Envolés ses rêves de grande carrière, d’avenir radieux. Désormais, il voulait sauver ce qui pouvait encore l’être.
À quelques mètres de lui, Naval n’arrivait pas à dormir bon plus, hantée par ses fantômes. « Ce n’étaient pas des moutons qu’elle comptait pour s’endormir, c’étaient les hommes morts de Khorramchahr. Elle commençait par sa famille, par son fils, par son père, et par ses cousins, morts avant son fils et son père, et dont les corps avaient été pulvérisés, puis elle passait aux voisins et à ses compagnons de jeu quand elle était enfant, puis aux habitants de la ville et à ceux qu’elle avait vus à la télévision, dans les catafalques au coin des rues et sur les pierres tombales du cimetière de Khorramchahr, dont elle n’avait pu oublier les noms et les visages, alors que Rassoul lui avait interdit de jamais en mentionner aucun. »
Désormais, elle se consacrait aux palmiers.
« Elle a dit : je suis leur mère. Je suis la mère de tout ce qui est mort pendant la guerre. Elle n’a pas arrêté de les caresser. De les arroser. Après les tempêtes de sable, elle les nettoyait. Elle est allée leur chercher du tissu blanc à la ville. Elle leur a cousu des chemises qu’elle leur a mises. »
Rassoul parviendra-t-il à la détourner de cette mission, de la ramener auprès de ses filles et de ce fils qu’elle a tant de mal à accepter, elle qui ne se remettait pas de la perte d’un enfant et restait tiraillée par l’injonction de devoir offrir un héritier mâle à son mari. Pour elle, « Les palmiers étaient des caricatures miniatures et ridicules d’arbres vivants, d’hommes debout. »

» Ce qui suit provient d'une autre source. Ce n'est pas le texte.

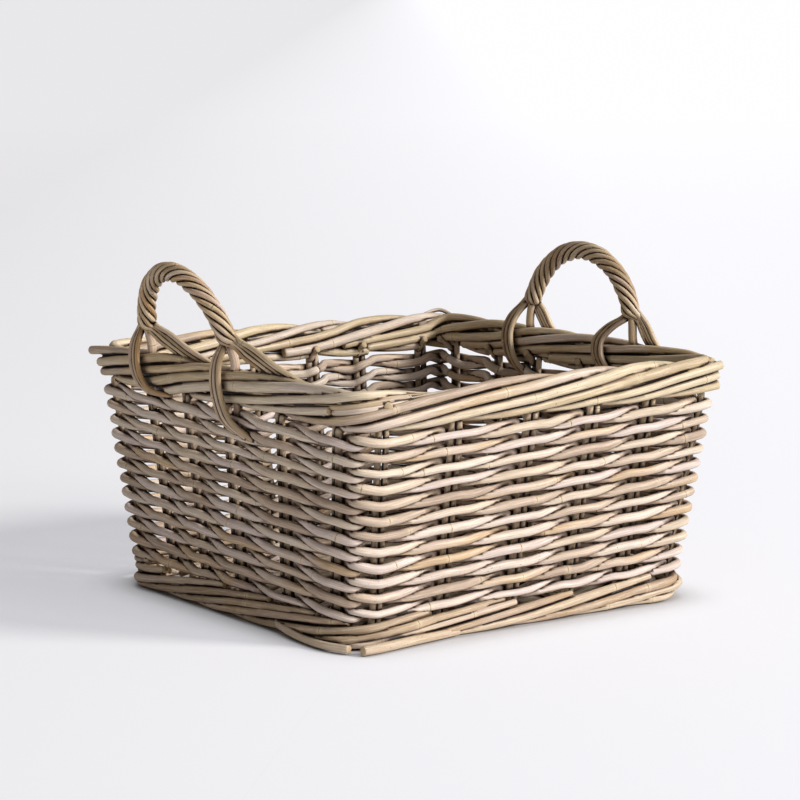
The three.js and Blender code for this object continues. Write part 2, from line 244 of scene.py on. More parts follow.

De son écriture toujours aussi sensuelle, elle dit les souffrances liées à la guerre et à la maternité, le deuil et la paternité. Quand toutes les certitudes vacillent, quand l’esprit vagabonde jusqu’aux portes de la folie. Quand un regard suffit à signifier sa détresse, quand un geste suffit à briser un espoir. Après L’automne est la dernière saison, Nasim Marashi confirme ici tout son talent.
La mère des palmiers
Nasim Marashi
Éditions Zulma
Roman
Traduit du persan (Iran) par Julie Duvigneau
280 p., 22 €
EAN 9791038703360
Paru le 6/02/2025
Où ?
Le roman est situé en Iran, à Dar-ot-Tale’e, Khorramchahr, Ahvaz, Zargan, Lachkar-Abad, Chouchtar.
Quand ?
L’action se déroule au sortir du conflit Iran-Irak, de 1980 à 1988.
Ce qu’en dit l’éditeur
Sur une route désertique du sud de l’Iran, Rassoul roule vers Dar-ol-Tale’e dans l’espoir de regagner le cœur de sa femme et de sauver ce qui reste de sa famille. Il emmène avec lui Mahziar, le fils-providence qui lui a fait retrouver sa joie de vivre… mais que Naval n’a jamais su aimer.

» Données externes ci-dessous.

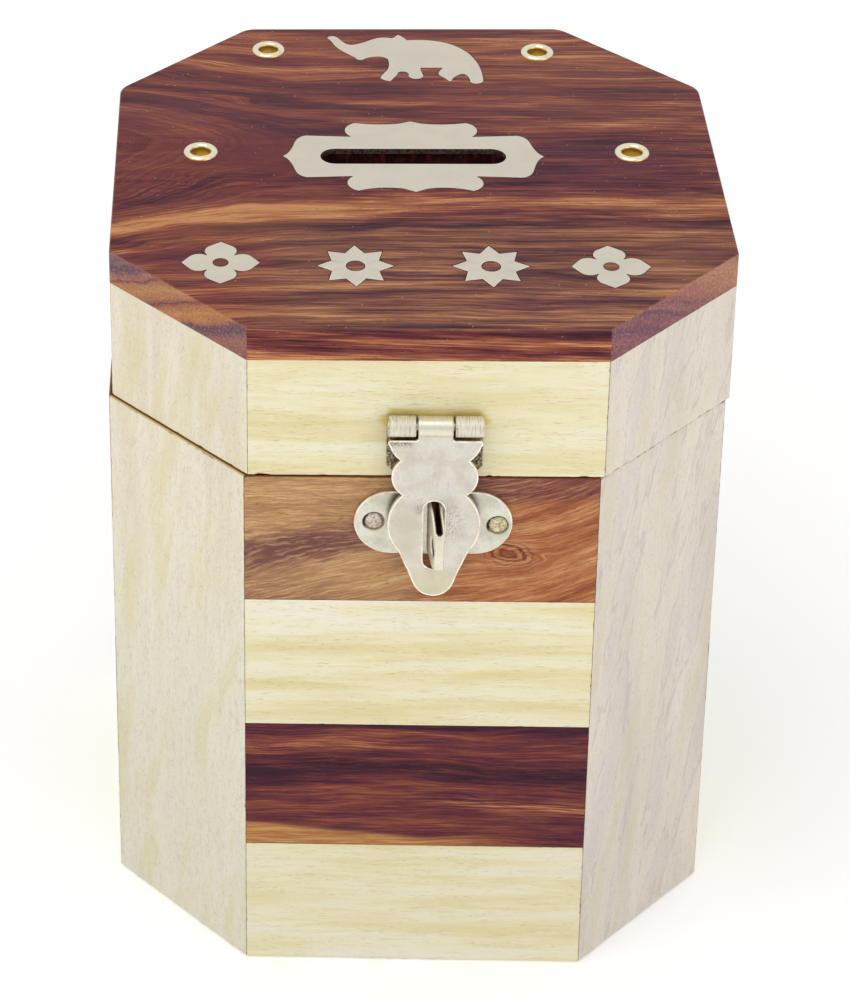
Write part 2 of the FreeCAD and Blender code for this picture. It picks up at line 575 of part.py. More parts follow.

Dans ce village au milieu des marais, les femmes, vieilles et jeunes, rescapées de la guerre Iran-Irak, semblent être les gardiennes de la mémoire des morts. Rassoul est accueilli avec une étonnante gentillesse, mais tout n’est pas si simple. Naval n’est plus la femme qu’il a connue. Comprendra-t-il enfin le drame silencieux qui l’a menée au bord de la folie ?
Dans la chaleur étouffante de la nuit, Rassoul et Naval racontent chacun à sa manière les seize dernières années – les joies et les drames d’une famille ébranlée par l’Histoire.

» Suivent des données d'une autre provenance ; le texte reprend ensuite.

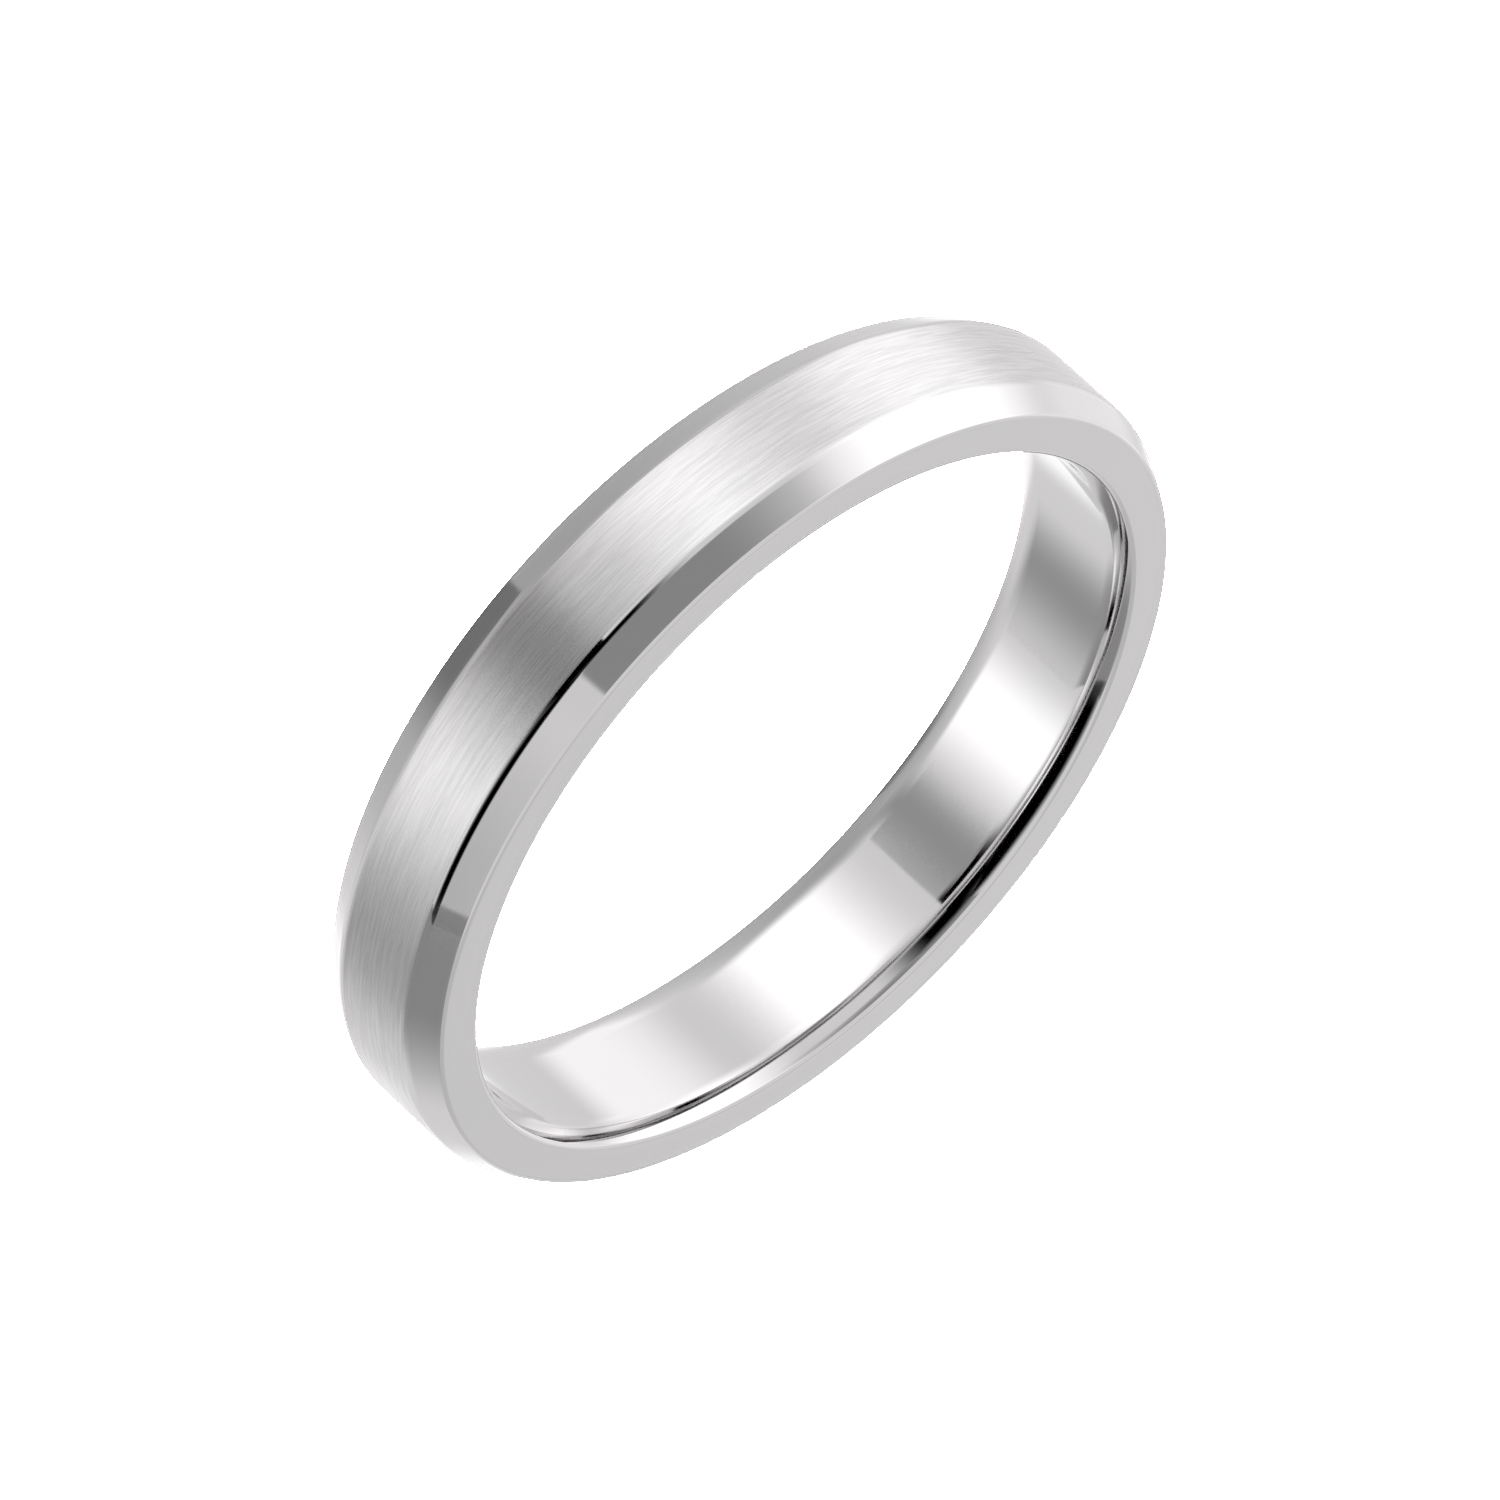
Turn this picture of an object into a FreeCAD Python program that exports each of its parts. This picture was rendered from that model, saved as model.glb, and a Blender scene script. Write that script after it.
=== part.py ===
import FreeCAD, Part
import math
import os

# A wedding band, made as the real one is: a single piece of metal turned all round to one section.
# A flat satin crown lies between two polished bevels. The side faces are flat, and the bore has a
# cylindrical land in its middle that opens towards each side face in a comfort-fit curve.
#
# Millimetres and degrees. The band stands on its rim with +Z up, the finger axis is Y, and the
# origin is the centre of the bore.

# Driving dimensions
BORE_DIAMETER = 20.37       # inside diameter at the land, US ring size 10 3/4
WALL = 1.75                 # land to crown
BAND_WIDTH = 4.0            # side face to side face
CROWN_WIDTH = 2.38          # between the corners of crown and bevel, before they are rounded
BEVEL_ANGLE = 28.5          # how far a bevel turns down from the crown
CROWN_EDGE_RADIUS = 0.55    # soft edge between the crown and a bevel
RIM_EDGE_RADIUS = 0.13      # edge between a bevel and its side face
LAND_WIDTH = 2.4            # length of the land along the finger
COMFORT_RADIUS = 1.6        # curve from the land out to a side face
FINGER_EDGE_RADIUS = 0.15   # edge between a side face and its comfort-fit curve

# Worked out from them
LAND_RADIUS = BORE_DIAMETER / 2
CROWN_RADIUS = LAND_RADIUS + WALL
SIDE = BAND_WIDTH / 2
BEVEL_SPAN = (BAND_WIDTH - CROWN_WIDTH) / 2
SQUARE_TURN = 90.0
HALF_TURN = 180.0
FULL_TURN = 360.0
TOUCHING = 1e-6             # points nearer than this are one point


def round_at(centre_radius, centre_along, size, start, end):
    """One round of the section: its centre, its size, and the directions in which it faces at its two
    ends. A direction of 0 faces away from the finger axis, and 90 faces along it."""
    return {"centre": (centre_radius, centre_along), "size": size, "start": start, "end": end}


def point_on(turned, direction):
    """The point of a round that faces a direction. X is the distance from the finger axis."""
    angle = math.radians(direction)
    radius, along = turned["centre"]
    return FreeCAD.Vector(
        radius + turned["size"] * math.cos(angle), along + turned["size"] * math.sin(angle), 0
    )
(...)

Après L’automne est la dernière saison, best-seller en Iran, le nouveau roman de Nasim Marashi, La mère des palmiers, évoque l’Iran d’après-guerre, croisant l’intime et le réel avec une infinie sensibilité.
Les critiques
Babelio
Lecteurs.com
Les premières pages du livre
« 1
Six ans auparavant, au printemps, si quelqu’un s’était arrêté à quatre heures et demie de l’après-midi à la sortie d’Ahvaz, il aurait vu Rassoul, grand, élancé, vêtu d’un costume bleu vif resplendissant, attacher à l’arrière de sa moto sa serviette en cuir anglais aux armes de la Compagnie nationale iranienne du pétrole, s’apprêtant à faire la route en pleine chaleur jusqu’à Abadan. Une fois arrivé, il sortait un peigne de sa poche, coiffait ses cheveux noirs de la droite vers la gauche, défroissait son costume et courbait un peu la tête pour franchir la porte de la maison.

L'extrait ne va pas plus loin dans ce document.